The road to Uyuni on the edge of the Salar was gorgeous and treacherous with the hail. Honestly, I was so focused on the days to come that I hardly noticed.
Yet again we had trouble at the Bolivian border. Our day excursion from Brazil to the Argentine side of Iguazu Falls had left us in a technically illegal status in Brazil. Normally this wouldn’t be an issue. The tourist would simply exit Brazil and be forced to pay a fine if they reentered the country in the next five years. As it stood, George needed a Bolivian visa. Before getting the visa, he needed to exit and reenter Brazil (get stamped out and stamped back in). He couldn’t however exit Brazil into Bolivia without the visa. So, a pickle it was. Eventually after bouncing around Corrumba and many visits to the border, he paid a fine and obtained the necessary stamps and finally the Bolivian visa.
Ready to be on our way, we again entered Bolivia and headed to Aguas Calientes. Many travelers only visit the altiplano of Bolivia. It never occurred to us that as you move east in Bolivia, the terrain flattens out into fields and the culture shifts with the hotter weather. The clothing becomes more western while the people seem less guarded (at least on the surface).
Aguas Calientes is situated 135 miles from the eastern Border of Bolivia. A hot thermal river runs through town. During the day, it’s almost unbearable to enter the water because it’s so hot but the river becomes pleasant with nightfall.
An all natural pedi
Unfortunately, our arrival was timed with the yearly arrival of a fruit fly sized bug that bites. The bugs were so small, they managed to find their way into our tent through the mosquito net and partook in a smorgasbord. George declared war, not resting until he had killed every bug he could find. The bites itched like a sand fly bite. I was loosing my mind scratching for days.
We had heard that Bonito Brazil was a must stop on our way back from Iguazu Falls. Bonito is a paradox. Surrounded by open fields filled with cattle, you would never know pockets of jungle with crystal clear water flowing throw rock-bottom rivers are tucked into the folds and crevices of the area.
We had Camping do Gordo to ourselves aside from the occasional young couple escaping what I can only assume were their families prying eyes. The campsite is situated on one of the clear rivers. After acclimating to the cool water, we started our first float downstream. It was so perfectly serene with light refracting off the water’s surface.
Bonito offers plenty of activities, but the real draw is the Rio Prata (Silver River). To visit the river, you drive over dirt roads and past perplexed cows to the jumping off point of the tour. Nestled in lush surroundings is a well manicured base where your procure wet suit and snorkel for a float down the river. A short hike gets you to the starting point of the roughly 2-hour trip. Floating downstream we passed what felt like hundreds of tiny little worlds nestled in tree roots stretched into the river from the banks. The experience is more like scuba diving than snorkeling because you are not fighting with the currents.

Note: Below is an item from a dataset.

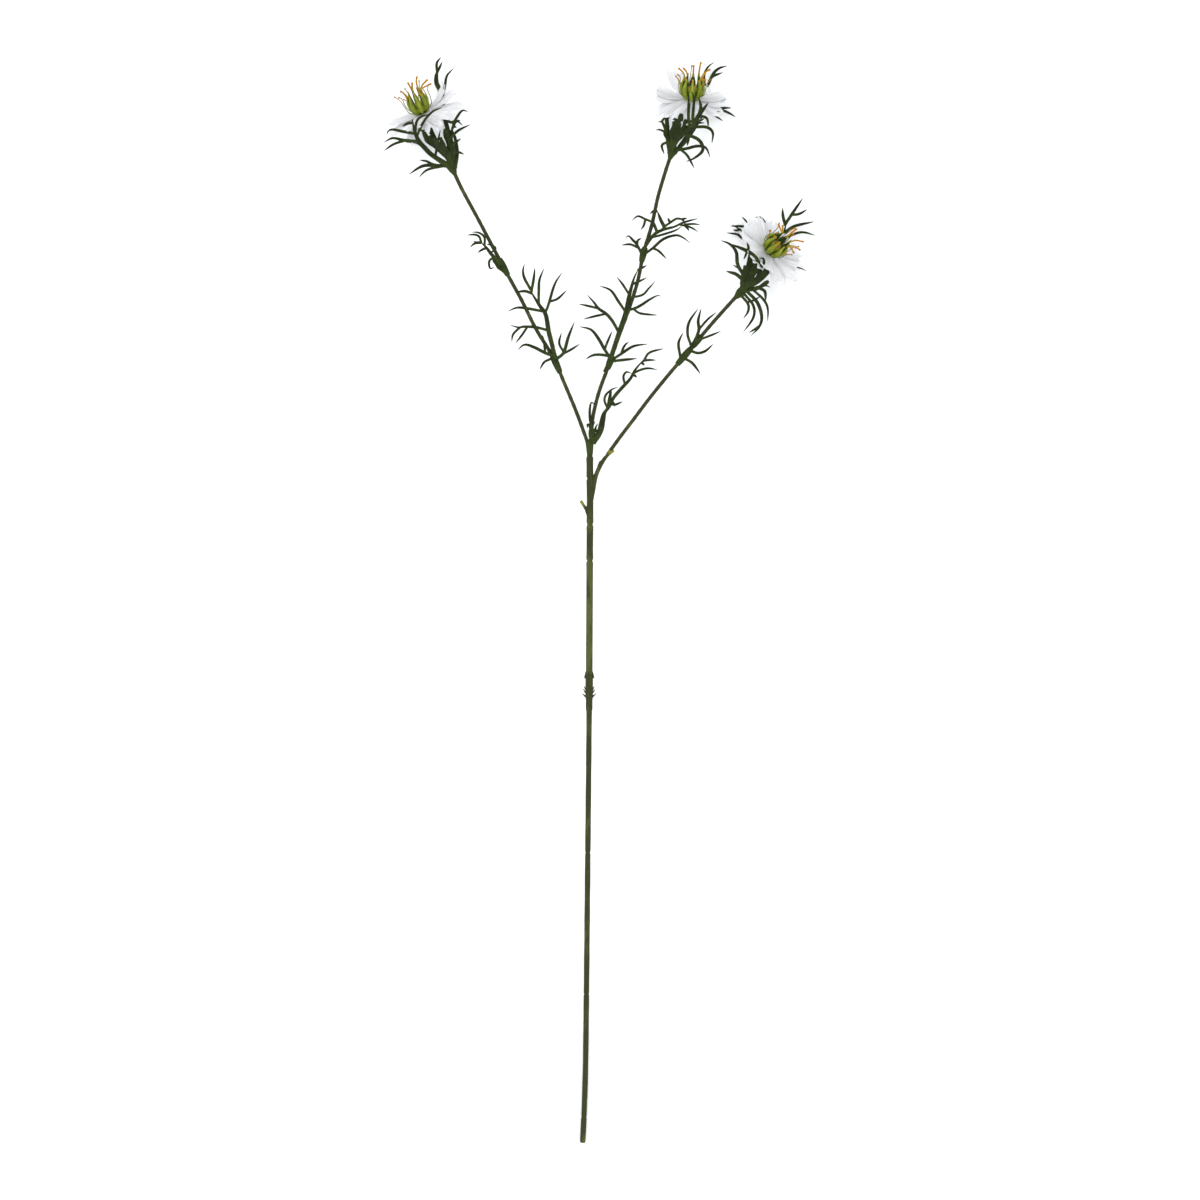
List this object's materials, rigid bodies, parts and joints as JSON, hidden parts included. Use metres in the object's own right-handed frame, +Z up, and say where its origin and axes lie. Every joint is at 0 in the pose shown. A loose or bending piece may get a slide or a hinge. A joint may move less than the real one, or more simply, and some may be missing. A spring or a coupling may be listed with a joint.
{
  "type": "artificial nigella flower spray",
  "caption": "Artificial white nigella spray lying down: wired branched stem, ferny leaves and bracts, toothed cloth petals and green seed-pod centres.",
  "frame": {"origin": "on the surface it lies on, under the middle of its bounding box", "axes": "+Y along the stem from the cut end to the flowers, +X to the right seen from above, +Z up"},
  "size_m": [0.2861, 0.7205, 0.0547],
  "materials": {
    "stem_plastic": "semi-matt moulded polyethylene, olive green",
    "leaf_plastic": "semi-matt moulded polyethylene, dark green with a fine grain",
    "wire": "drawn galvanised wire",
    "petal_cloth": "stiffened white polyester satin, die cut and heat pressed",
    "anther_flock": "orange dyed thread with flocked ends",
    "pod_plastic": "soft yellow-green plastic with orange tips"
  },
  "bodies": {
    "root": {"lower_stem": "stem_plastic", "upper_stem": "stem_plastic", "barb_collar": "leaf_plastic", "main_wire": "wire", "left_branch": "stem_plastic", "left_wire": "wire", "centre_branch": "stem_plastic", "centre_wire": "wire", "right_branch": "stem_plastic", "right_wire": "wire", "left_lower_leaf": "leaf_plastic", "left_upper_leaf": "leaf_plastic", "centre_lower_leaf": "leaf_plastic", "centre_upper_leaf": "leaf_plastic", "fork_leaf": "leaf_plastic", "right_leaf": "leaf_plastic", "left_bracts": "leaf_plastic", "left_calyx": "leaf_plastic", "left_lower_petals": "petal_cloth", "left_upper_petals": "petal_cloth", "left_stamens": "anther_flock", "left_pod": "pod_plastic", "centre_bracts": "leaf_plastic", "centre_calyx": "leaf_plastic", "centre_lower_petals": "petal_cloth", "centre_upper_petals": "petal_cloth", "centre_stamens": "anther_flock", "centre_pod": "pod_plastic", "right_bracts": "leaf_plastic", "right_calyx": "leaf_plastic", "right_lower_petals": "petal_cloth", "right_upper_petals": "petal_cloth", "right_stamens": "anther_flock", "right_pod": "pod_plastic"}
  },
  "joints": []
}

G and I were already falling in love with Brazil, and Bonito really sealed the deal for us.
We made the call in Pantanal, Brazil to make the drive south to Iguazu Falls instead of coming north from Buenos Aires. As you can see from the video below, we had an OK time.
Note: We stayed at Hostal Natura on the Brazilian side which is a little out of the city, but has great facilities for campers, a pool, and a swimmable lake. There is also an organic veggie farm near by with amazing produce. Highly recommend.

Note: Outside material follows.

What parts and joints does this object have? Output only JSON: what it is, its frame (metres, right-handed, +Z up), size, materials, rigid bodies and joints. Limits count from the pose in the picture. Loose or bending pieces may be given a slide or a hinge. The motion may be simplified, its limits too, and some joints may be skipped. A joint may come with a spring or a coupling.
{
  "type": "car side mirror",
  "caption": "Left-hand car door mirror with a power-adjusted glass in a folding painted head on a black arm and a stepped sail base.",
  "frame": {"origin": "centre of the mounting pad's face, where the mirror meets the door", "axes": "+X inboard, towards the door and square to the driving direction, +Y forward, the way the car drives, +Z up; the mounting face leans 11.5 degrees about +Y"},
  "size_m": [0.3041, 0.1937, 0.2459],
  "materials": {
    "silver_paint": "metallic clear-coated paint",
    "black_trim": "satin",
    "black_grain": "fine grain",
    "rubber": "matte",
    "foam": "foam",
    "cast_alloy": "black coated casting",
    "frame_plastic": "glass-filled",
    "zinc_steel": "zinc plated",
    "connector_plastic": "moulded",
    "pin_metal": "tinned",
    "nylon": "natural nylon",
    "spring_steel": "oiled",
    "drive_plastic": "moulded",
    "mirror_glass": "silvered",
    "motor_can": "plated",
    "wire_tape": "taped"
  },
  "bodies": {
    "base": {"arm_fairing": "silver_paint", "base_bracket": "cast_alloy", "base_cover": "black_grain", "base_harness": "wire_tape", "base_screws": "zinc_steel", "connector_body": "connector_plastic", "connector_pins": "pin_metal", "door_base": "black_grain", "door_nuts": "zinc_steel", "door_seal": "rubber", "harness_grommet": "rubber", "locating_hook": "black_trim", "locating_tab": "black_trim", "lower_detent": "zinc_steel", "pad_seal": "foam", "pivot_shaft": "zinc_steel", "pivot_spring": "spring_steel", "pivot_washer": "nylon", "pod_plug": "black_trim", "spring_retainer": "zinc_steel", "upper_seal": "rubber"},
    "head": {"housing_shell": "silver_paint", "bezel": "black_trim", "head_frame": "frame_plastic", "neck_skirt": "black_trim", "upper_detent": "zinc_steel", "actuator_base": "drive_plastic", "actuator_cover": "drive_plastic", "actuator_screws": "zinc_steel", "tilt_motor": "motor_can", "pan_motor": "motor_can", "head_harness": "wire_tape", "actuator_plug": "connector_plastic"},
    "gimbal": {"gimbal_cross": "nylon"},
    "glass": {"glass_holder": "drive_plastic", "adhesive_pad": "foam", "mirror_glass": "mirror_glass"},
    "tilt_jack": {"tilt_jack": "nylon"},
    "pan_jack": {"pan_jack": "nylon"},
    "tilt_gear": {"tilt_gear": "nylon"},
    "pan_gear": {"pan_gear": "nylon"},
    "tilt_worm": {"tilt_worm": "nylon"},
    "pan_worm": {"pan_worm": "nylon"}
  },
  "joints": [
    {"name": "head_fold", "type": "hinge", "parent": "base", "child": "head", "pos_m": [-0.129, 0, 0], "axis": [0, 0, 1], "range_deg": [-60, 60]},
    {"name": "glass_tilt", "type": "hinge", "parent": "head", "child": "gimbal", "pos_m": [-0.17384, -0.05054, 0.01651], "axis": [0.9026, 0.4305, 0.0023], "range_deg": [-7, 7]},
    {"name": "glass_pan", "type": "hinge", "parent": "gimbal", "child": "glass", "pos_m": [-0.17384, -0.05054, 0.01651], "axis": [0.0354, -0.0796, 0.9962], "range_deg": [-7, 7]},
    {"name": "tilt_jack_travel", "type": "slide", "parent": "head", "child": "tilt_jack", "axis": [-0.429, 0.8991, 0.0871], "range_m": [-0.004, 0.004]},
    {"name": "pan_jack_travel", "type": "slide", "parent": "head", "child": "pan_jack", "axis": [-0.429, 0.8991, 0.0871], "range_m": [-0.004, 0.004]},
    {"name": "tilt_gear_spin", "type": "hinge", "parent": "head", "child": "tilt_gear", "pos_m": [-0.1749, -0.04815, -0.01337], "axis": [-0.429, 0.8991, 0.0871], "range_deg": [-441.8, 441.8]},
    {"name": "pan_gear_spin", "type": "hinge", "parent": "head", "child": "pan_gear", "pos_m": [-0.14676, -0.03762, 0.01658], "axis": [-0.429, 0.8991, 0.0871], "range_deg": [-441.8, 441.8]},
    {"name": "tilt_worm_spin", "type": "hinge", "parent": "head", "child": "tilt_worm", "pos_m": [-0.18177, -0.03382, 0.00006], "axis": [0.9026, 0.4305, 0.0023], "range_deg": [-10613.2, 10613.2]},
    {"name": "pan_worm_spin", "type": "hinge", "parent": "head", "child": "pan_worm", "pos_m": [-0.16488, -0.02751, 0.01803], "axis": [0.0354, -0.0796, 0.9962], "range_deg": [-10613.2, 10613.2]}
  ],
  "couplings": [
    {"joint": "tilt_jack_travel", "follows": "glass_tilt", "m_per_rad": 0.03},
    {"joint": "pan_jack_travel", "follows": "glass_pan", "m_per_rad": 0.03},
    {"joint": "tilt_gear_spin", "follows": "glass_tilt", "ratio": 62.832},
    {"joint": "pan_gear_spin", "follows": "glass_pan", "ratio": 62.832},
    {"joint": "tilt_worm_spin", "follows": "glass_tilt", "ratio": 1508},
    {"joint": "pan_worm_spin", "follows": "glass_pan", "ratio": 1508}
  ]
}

We visited the Brazilian side the first day from which you get a better sense of how expansive the falls are.
Outside the park entrance is a bird sanctuary which feels a little like a zoo. Don’t fear though, their mandate is to rehabilitate injured birds and provide shelter for those who are not able to reenter the wild.
The following day we headed to the Argentine side of the falls. It wasn’t until the eleventh hour and some encouraging sentiments from our guide that we decided to take the plunge in the form of a boat hauling ass towards the falls. The entire ride took 30 minutes or so which was enough time to take four passes at the falls.